President Biden signed into law on Tuesday legislation that reauthorizes the Justice and Mental Health Collaboration Program at $54 million annually for an additional five years. The provision was included in the Traumatic Brain Injury (TBI) and Post-Traumatic Stress Disorder (PTSD) Law Enforcement Training Act, which would require the U.S. Department of Justice’s Office of Justice Programs’ Bureau of Justice Assistance to establish crisis intervention training tools for law enforcement officers to address individuals with TBIs, acquired brain injuries, and PTSD.
Over the years, the Justice and Mental Health Collaboration Program (JMHCP) has been championed by Rep. Bobby Scott (D-VA) and Sen. John Cornyn (R-TX). They recently led efforts to fund the program for fiscal year 2023. Because of their efforts, the program has gone from being funded at $5 million in fiscal year 2006 to $40 million in fiscal year 2022. In 2016, their legislation to reauthorize JMHCP was included in the 21st Century Cures Act. And earlier this year, along with Sen. Amy Klobuchar (D-MN) and Reps. Steve Chabot (R-OH), Sheila Jackson Lee (D-TX), and Tom Emmer (R-MN), they introduced standalone legislation to reauthorize the program.
Since its inception, JMHCP has supported initiatives across the country to reduce contact with the criminal justice system and increase access to treatment and supports for people with behavioral health needs. JMHCP was created by the Bureau of Justice Assistance in 2006 as a critical way to support the Mentally Ill Offender Treatment and Crime Reduction Act, which was signed into law in 2004 by then-President George W. Bush. JMHCP’s mission, then and now, has been to unify justice and health partners around a common goal: reducing criminal justice involvement for people with mental health conditions, or mental health and co-occurring substance use conditions, and connecting them to treatment and services.
Collectively, state and local governments use JMHCP grants for a broad range of activities, including establishing diversion programs, creating or expanding community-based treatment programs, supporting the development of curricula for police academies and orientations, and providing in-jail treatment and transitional services. Additionally, grant funds may be used to train law enforcement on identifying and improving their responses to people experiencing a mental health crisis. Grants awarded under this program have funded mental health courts and other court-based initiatives, and have been used by law enforcement agencies to establish initiatives such as co-responder teams, mobile crisis teams, and crisis intervention teams, which reduce encounters with people who have mental illnesses and connect them to services. Since 2006, more than 600 JMHCP grants have been awarded to agencies and organizations in 49 U.S. states, the District of Columbia, Guam, and American Samoa.

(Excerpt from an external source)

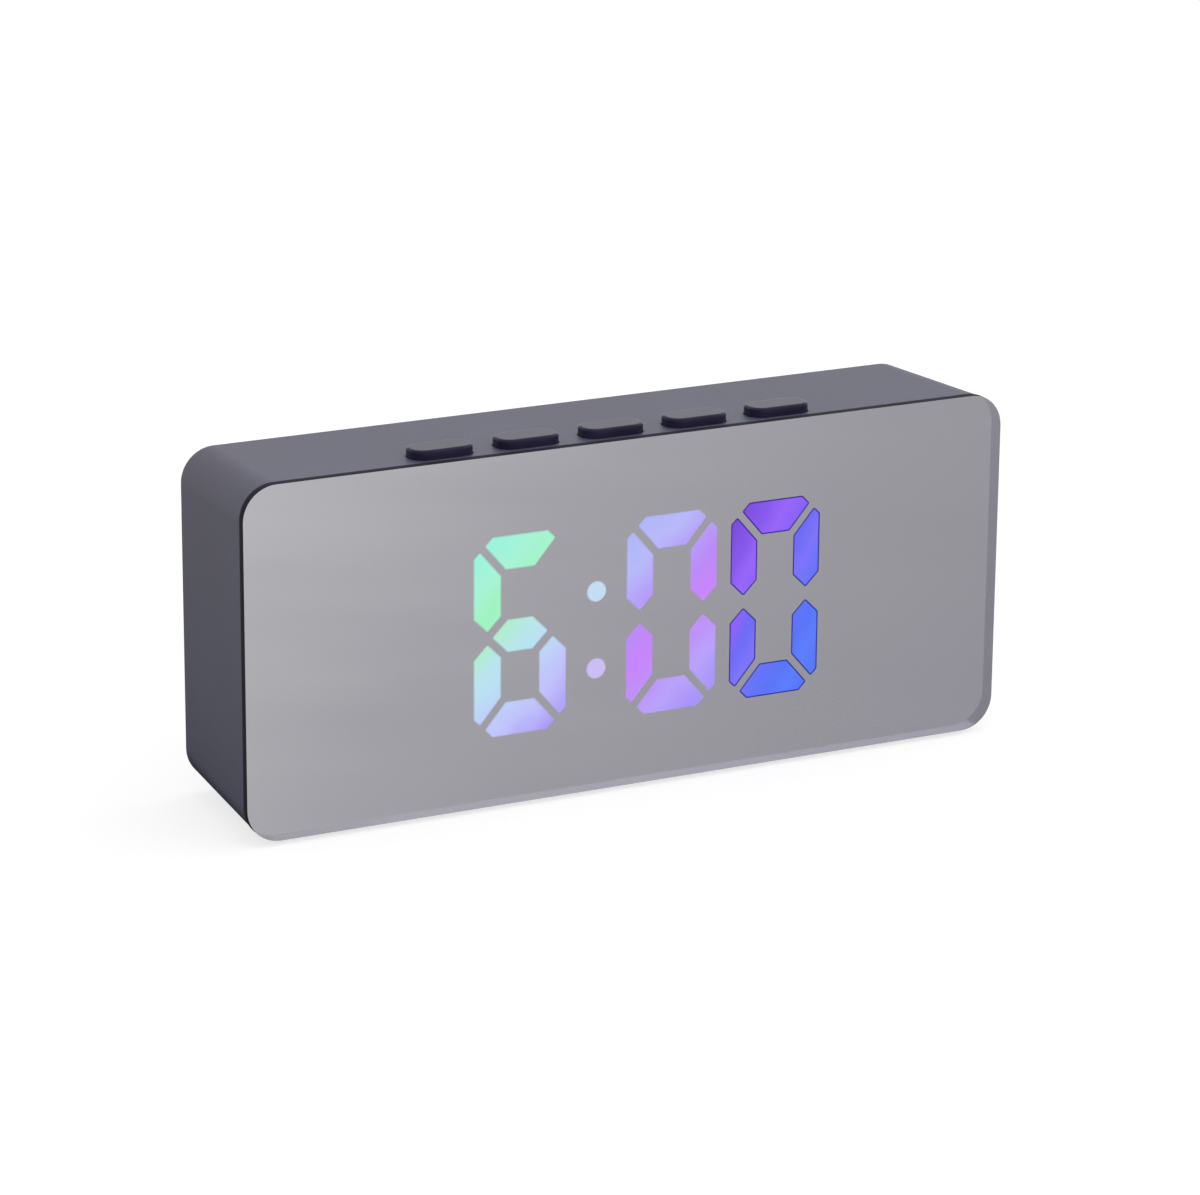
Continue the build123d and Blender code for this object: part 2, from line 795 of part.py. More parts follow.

JMHCP has the support of diverse organizations that represent law enforcement officers, judges, court personnel, corrections officers and leaders, policymakers, faith-based leaders, mental health professionals, people with mental illnesses and their families, suicide prevention advocates, and veterans service providers. These groups include the Addiction Policy Forum, American Foundation for Suicide Prevention, American Jail Association, American Probation and Parole Association, Major Cities Chiefs Association, Major County Sheriffs of America, Miami Center for Mental Health and Recovery, National Alliance on Mental Illness, National Association of Counties, National Association of Police Organizations, National Association of State Alcohol and Drug Abuse Directors, National Association of State Mental Health Program Directors, National Conference of State Legislatures, National Criminal Justice Association, National District Attorneys Association, National League of Cities, National Sheriffs’ Association, and Treatment Alternatives for Safe Communities, among other organizations.
The TBI and PTSD Law Enforcement Training Act was introduced by Reps. Bill Pascrell (D-NJ), John Rutherford (R-FL), Don Bacon (R-NE), and Val Demings (D-FL). Companion legislation was led in the Senate by Jon Ossoff (D-GA) and Charles Grassley (R-IA). In addition to developing and implementing PTSD and TBI trainings, which would in turn be included in the Police-Mental Health Collaboration Toolkit—the legislation will also require a new Centers for Disease Control and Prevention study of law enforcement and first responders who may have suffered a TBI in the line of duty.